Alternant les face caméra avec l’avis de spécialistes et les images d’archive, Dominique Maestrati excelle à dresser le destin si particulier de cette famille Ovitz. Parmi ces documents, l’entretien avec Perla, la survivante (lire plus haut), dont le réalisateur retient une phrase qui résume parfaitement cette incroyable histoire : « Je regrettais que Mengele ne soit pas présent à son procès. Je voulais le voir assis là jour et nuit […] Mais si les juges m’avaient demandé s’il fallait le pendre… je l’aurais laissé partir.
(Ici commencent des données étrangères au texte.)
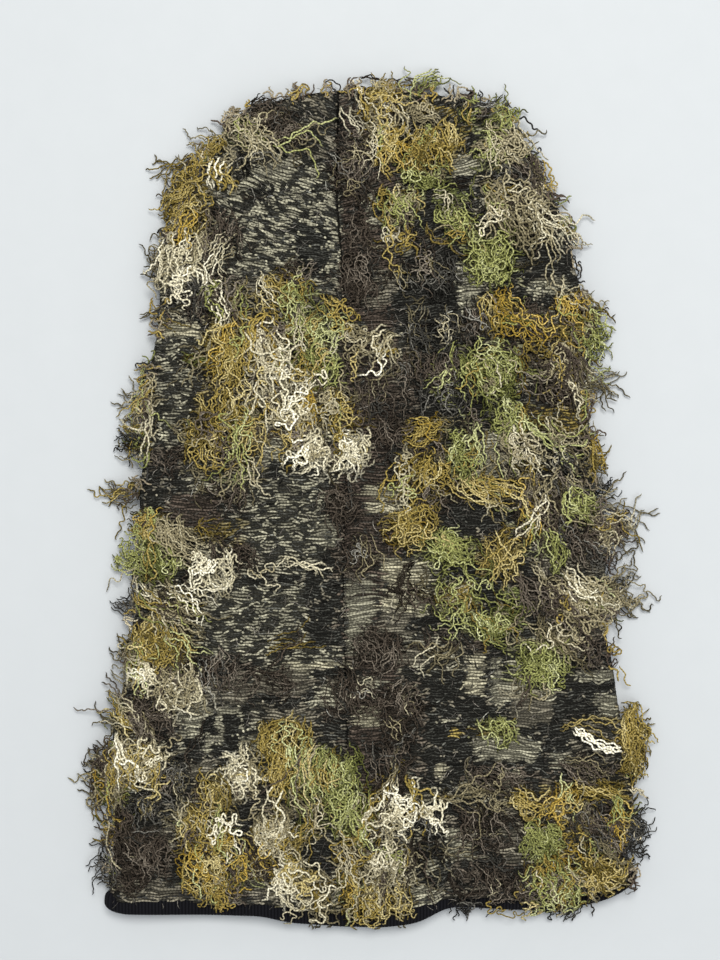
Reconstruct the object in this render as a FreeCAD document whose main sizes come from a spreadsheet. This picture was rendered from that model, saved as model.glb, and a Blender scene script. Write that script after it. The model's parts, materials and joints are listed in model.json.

J’ai été sauvée par la grâce du Diable. Dieu le jugera à sa mesure… »


Partage d’expérience avec Dominique Maestrati​

Les Nuits Med propose une master class « PARTAGE D’EXPÉRIENCE » avec Dominique Maestrati autour de son film « Par la grâce du diable »  
vendredi 11 et samedi 12 septembre à partir de 14h30 au Musée Marc Petit d'Ajaccio (port du masque obligatoire)

KVA diffusion, responsable du dispositif Talents en court* pour le territoire corse, ses partenaires et les acteurs concernés par le 7e art de Corse et du Mare Nostrum proposent une session « Partage d’expérience » les vendredi 11 et samedi 12 septembre à Ajaccio. Elle aura lieu au Musée MARC PETIT sous forme d’une Master classe ouverte dans le cadre du salon international Corsica Art Fair organisé par Stéphanie Girard. Le réalisateur Dominique Maestrati contribuera par son témoignage au partage de son expérience à la suite de la projection de son documentaire Par la grâce du diable.
 
En collaboration avec la Cullettività di Corsica et le CNCle dispositif Talents en Court favorise en Corse la création, et l’émergence de nouveaux talents par l’accompagnement de jeunes cinéastes insulaires dans le processus d’élaboration d’un court-métrage. Ce dispositif tend à se développer grâce à la création d’un pôle itinérant méditerranéen.